About the Organization
This section provides basic information about Joseph’s Project.
The name of the organization shall be Joseph’s Project.
The mailing address for the organization shall be:
1010 Main Street
Holden MA 01520
The web address for the organization shall be:
Joseph’s Project is dedicated to serving our community by delivering food to those in need. Cash donations will be used to purchase food that, along with donations of non-perishable food items, will be distributed to families in the Wachusett and surrounding areas. The Project is run by and through local businesses who wish to give back to their community.
The Articles of Incorporation for Joseph’s Project are available here on the Massachusetts Secretary of State web site.
- The Board of Directors shall serve without pay and consist of up to 10 members.
- Board members shall serve two-year terms and may serve multiple, consecutive terms.
- Vacancies shall be filled by a vote of the Board, with the recommendation of the President.
- The officers of the Board of Directors shall consist of a President, Vice President, Secretary, Treasurer, and Assistant Treasurer nominated by the Board.
- Elected officers will serve a term of two years and may serve multiple, consecutive terms.
- The President shall preside at all Board meetings, appoint committee members, and perform other duties as associated with the office.
- The Vice-President shall assume the duties of the President in case of the President’s absence.
- The Secretary shall be responsible for the minutes of the Board, keep all approved minutes in a minute book, send out copies of minutes to all, and publish minutes on the Joseph’s Project web site,http://www.josephsproject.org/.
The Secretary shall maintain the contact list for the Board of Directors and Members.
- The Treasurer shall keep record of the organization’s budget and prepare financial reports as needed.
The Assistant Treasurer shall assist the Treasurer as needed and have the same signatory authority as the Treasurer in the Treasurer’s absence.
The President shall also have the same signatory authority as the Treasurer.
The Board may appoint standing and ad hoc committees as needed.
- The Board shall hold regular monthly meetings.
- The Board shall hold an annual meeting on or before the third Wednesday in May for the following purposes:
- Election of officers.
- Nomination and election of Board members.
- Review of previous year’s activities and outline plans for coming year.
- Other actions as needed.
- Special meetings may be held at any time when called for by the President or a majority of Board members.
- The Secretary shall publish an agenda at least three days in advance of any meeting.
- Any member may request that Robert’s Rules of Order be followed with regard to any action or discussion by the Board. (See http://www.robertsrules.com/ for information regarding Robert’s Rules.)
- Five (5) board members constitutes a quorum.
- In the absence of a quorum, discussions may continue, but no formal action shall be taken except to adjourn the meeting to a subsequent date. Discussions may result in recommendations for future actions.
- Members may join Joseph’s Project by contacting any Board member.
- There are no dues for Project membership.
- Members may attend the Annual Meeting and other meetings.
- Members do not have voting rights, but may make recommendations to Board members for Project activities.

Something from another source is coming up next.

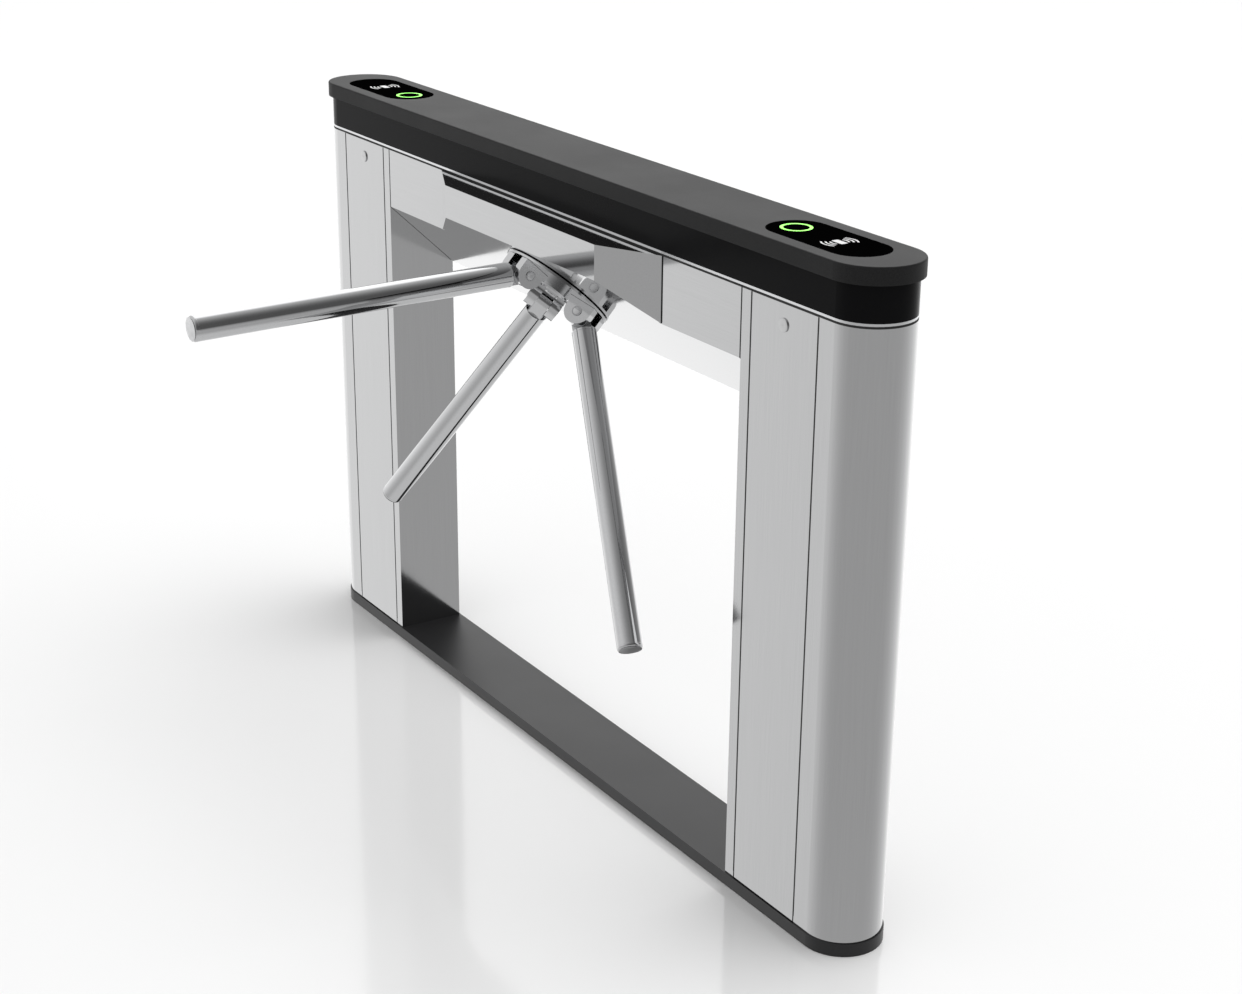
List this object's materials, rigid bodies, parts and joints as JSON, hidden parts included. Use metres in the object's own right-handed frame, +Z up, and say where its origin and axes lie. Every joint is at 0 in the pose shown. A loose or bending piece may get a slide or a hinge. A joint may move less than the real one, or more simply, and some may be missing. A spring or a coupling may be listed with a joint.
{
  "type": "tripod turnstile",
  "caption": "Bridge-type tripod turnstile: slim steel columns joined by a beam, a tilted hub with drop arms under the beam, reader windows in the lid.",
  "frame": {"origin": "bottom centre of the base plate, on the floor", "axes": "+X along the cabinet from the left to the right column, -Y to the passage side where the arms stand, +Z up"},
  "size_m": [1.5496, 0.6921, 0.98],
  "materials": {
    "floor_steel": "zinc plated, dull",
    "plinth_paint": "fine textured black",
    "panel_steel": "satin, slightly mirroring",
    "zinc_plate": "zinc plated sheet",
    "plain_steel": "turned steel",
    "lock_metal": "polished",
    "joint_foam": "matt black",
    "trim_alu": "bright anodised",
    "band_gloss": "glossy black",
    "lid_paint": "fine textured dark grey",
    "window_glass": "glossy, nearly black",
    "ring_light": "lit light guide, green",
    "circuit_board": "solder mask green",
    "cast_alu": "machined casting",
    "bearing_steel": "ground",
    "black_steel": "black oxide",
    "hub_metal": "polished",
    "arm_metal": "polished stainless steel",
    "gear_brass": "machined",
    "gear_plastic": "moulded nylon"
  },
  "bodies": {
    "housing": {"base_plate": "floor_steel", "plinth": "plinth_paint", "left_column_channel": "panel_steel", "right_column_channel": "panel_steel", "left_column_wrap": "panel_steel", "right_column_wrap": "panel_steel", "left_post": "zinc_plate", "right_post": "zinc_plate", "door_rods": "plain_steel", "lock_keepers": "zinc_plate", "beam_skin": "panel_steel", "bonnet": "panel_steel", "bonnet_seals": "joint_foam", "beam_rails": "zinc_plate", "deck": "zinc_plate", "body_joint": "joint_foam", "trim_strip": "trim_alu", "light_band": "band_gloss", "lid": "lid_paint", "left_window": "window_glass", "right_window": "window_glass", "left_light_ring": "ring_light", "right_light_ring": "ring_light", "left_reader": "circuit_board", "right_reader": "circuit_board", "chassis_plate": "zinc_plate", "chassis_brackets": "zinc_plate", "bearing_housing": "cast_alu", "main_bearings": "bearing_steel", "housing_screws": "black_steel", "damper": "black_steel", "lock_brackets": "zinc_plate", "left_solenoid": "black_steel", "right_solenoid": "black_steel", "power_supply": "zinc_plate", "control_board": "circuit_board"},
    "hub": {"main_shaft": "plain_steel", "hub_disc": "hub_metal", "hub_head": "hub_metal", "hub_cap": "hub_metal", "arm_pins": "plain_steel", "damper_gear": "gear_brass", "lock_wheel": "plain_steel"},
    "arm_1": {"arm_1_root": "hub_metal", "arm_1_tube": "arm_metal", "arm_1_cap": "arm_metal"},
    "arm_2": {"arm_2_root": "hub_metal", "arm_2_tube": "arm_metal", "arm_2_cap": "arm_metal"},
    "arm_3": {"arm_3_root": "hub_metal", "arm_3_tube": "arm_metal", "arm_3_cap": "arm_metal"},
    "damper_rotor": {"damper_pinion": "gear_plastic"},
    "left_lock_bolt": {"left_bolt": "plain_steel"},
    "left_service_door": {"left_door": "panel_steel"},
    "left_door_lock": {"left_lock": "lock_metal"},
    "right_lock_bolt": {"right_bolt": "plain_steel"},
    "right_service_door": {"right_door": "panel_steel"},
    "right_door_lock": {"right_lock": "lock_metal"}
  },
  "joints": [
    {"name": "hub_turn", "type": "hinge", "parent": "housing", "child": "hub", "pos_m": [0, -0.035, 0.77946], "axis": [0, -0.6845, -0.729], "continuous": true},
    {"name": "arm_1_drop", "type": "hinge", "parent": "hub", "child": "arm_1", "pos_m": [-0.00115, -0.09788, 0.80835], "axis": [0.9998, -0.0127, 0.0119], "range_deg": [0, 88]},
    {"name": "arm_2_drop", "type": "hinge", "parent": "hub", "child": "arm_2", "pos_m": [-0.05625, -0.02541, 0.7403], "axis": [-0.515, -0.6248, 0.5868], "range_deg": [0, 44]},
    {"name": "arm_3_drop", "type": "hinge", "parent": "hub", "child": "arm_3", "pos_m": [0.05739, -0.02686, 0.74166], "axis": [-0.4848, 0.6376, -0.5987], "range_deg": [0, 44]},
    {"name": "damper_turn", "type": "hinge", "parent": "housing", "child": "damper_rotor", "pos_m": [0.04815, -0.035, 0.77946], "axis": [0, -0.6845, -0.729], "continuous": true},
    {"name": "left_bolt_slide", "type": "slide", "parent": "housing", "child": "left_lock_bolt", "axis": [1, 0, 0], "range_m": [0, 0.0045]},
    {"name": "right_bolt_slide", "type": "slide", "parent": "housing", "child": "right_lock_bolt", "axis": [-1, 0, 0], "range_m": [0, 0.0045]},
    {"name": "left_door_tilt", "type": "hinge", "parent": "housing", "child": "left_service_door", "pos_m": [-0.605, -0.0541, 0.027], "axis": [1, 0, 0], "range_deg": [0, 15]},
    {"name": "left_lock_turn", "type": "hinge", "parent": "left_service_door", "child": "left_door_lock", "pos_m": [-0.605, -0.054, 0.871], "axis": [0, 1, 0], "range_deg": [0, 90]},
    {"name": "right_door_tilt", "type": "hinge", "parent": "housing", "child": "right_service_door", "pos_m": [0.605, -0.0541, 0.027], "axis": [1, 0, 0], "range_deg": [0, 15]},
    {"name": "right_lock_turn", "type": "hinge", "parent": "right_service_door", "child": "right_door_lock", "pos_m": [0.605, -0.054, 0.871], "axis": [0, -1, 0], "range_deg": [0, 90]}
  ],
  "couplings": [
    {"joint": "damper_turn", "follows": "hub_turn", "ratio": -3}
  ]
}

Any member of the board who has a financial, personal, or official interest in, or conflict (or appearance of a conflict) with any matter pending before the Board, of such nature that it prevents or may prevent that member from acting on the matter in an impartial manner, will offer to the Board to voluntarily excuse him/herself and will vacate his seat and refrain from discussion and voting on said item.
- The fiscal year of the board shall be January 1 to December 31.
- The President or Treasurer may authorize expenditures up to $200 without prior approval of the Board. Such expenditures shall be reported at the next Board meeting.
These by-laws may be amended by a two-third vote of Board members present at any meeting, provided a quorum is present and provide a copy of the proposed amendment(s) are provided to each Board member at least three days prior to said meeting.
The Articles of Incorporation may be amended by a two-third vote of Board members present at any meeting, provided a quorum is present and provided that a copy of the proposed amendment(s) are delivered to each Board member at least three days prior to said meeting. Amendments to the Articles of Incorporation are subject to review by legal counsel and must comply with local, state, and federal laws pertaining to the organization.